• RECORDED INFORMATION
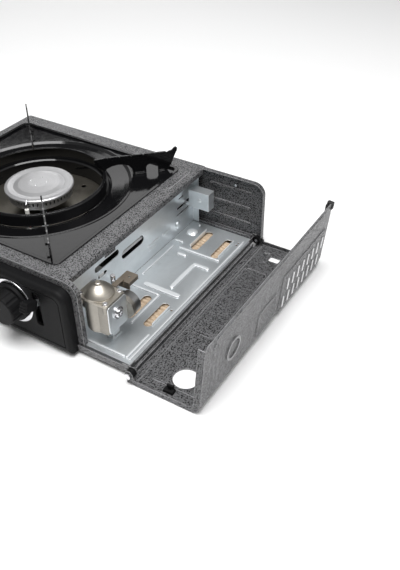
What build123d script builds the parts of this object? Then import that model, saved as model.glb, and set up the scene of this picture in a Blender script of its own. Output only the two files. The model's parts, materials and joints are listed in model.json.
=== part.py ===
"""Portable single-burner gas stove with a side cartridge compartment, lid open.

Frame: millimetres, +X to the cartridge side, +Y to the back, +Z up, lid open as at rest.
The pieces are drawn from the middle of the body's footprint on the table, and moved as
they are written so that the origin is the bottom centre of the whole open stove.
"""
import math
import os

from build123d import *

# ---------------------------------------------------------------- driving dimensions
SHEET = 0.8                 # sheet metal thickness of the painted and zinc pieces
ORIGIN_X = 41.017           # middle of the open stove's outline, from the body's middle
ORIGIN_Y = -7.85

# painted body
SHELL_LEFT = -186.0         # outer face of the left wall
SHELL_FRONT = -125.0        # outer face of the front wall
SHELL_BACK = 135.0          # outer face of the rear wall
SHELL_TOP = 90.0            # top of the frame above the table
SHELL_FOOT = 6.0            # lower edge of the walls, inside the base pan
CORNER_R = 14.0             # rolled corner of the body
STRIP_EDGE = 105.0          # right-hand edge of the top strip
LIP_DEPTH = 7.5             # lip folded down at that edge

# base pan and feet
BASE_LEFT = -187.0
BASE_RIGHT = 173.9
BASE_FRONT = -127.0
BASE_BACK = 136.0
BASE_BOTTOM = 4.0
BASE_RIM = 12.4
FOOT_R = 8.0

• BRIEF
Reproduce exactly, please, only the lines from the start of the data above to the line that contains "compartment, lid open.", with both ends kept.

• EXPECTED ANSWER
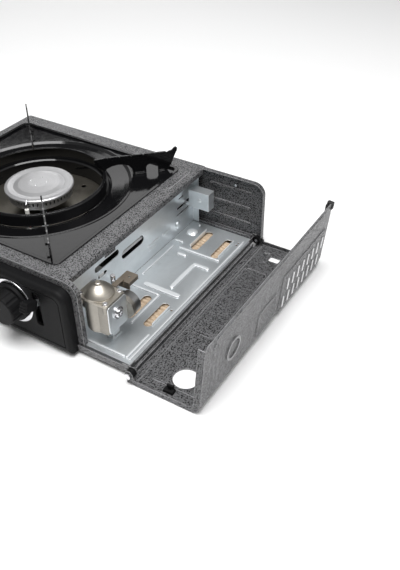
What build123d script builds the parts of this object? Then import that model, saved as model.glb, and set up the scene of this picture in a Blender script of its own. Output only the two files. The model's parts, materials and joints are listed in model.json.
=== part.py ===
"""Portable single-burner gas stove with a side cartridge compartment, lid open.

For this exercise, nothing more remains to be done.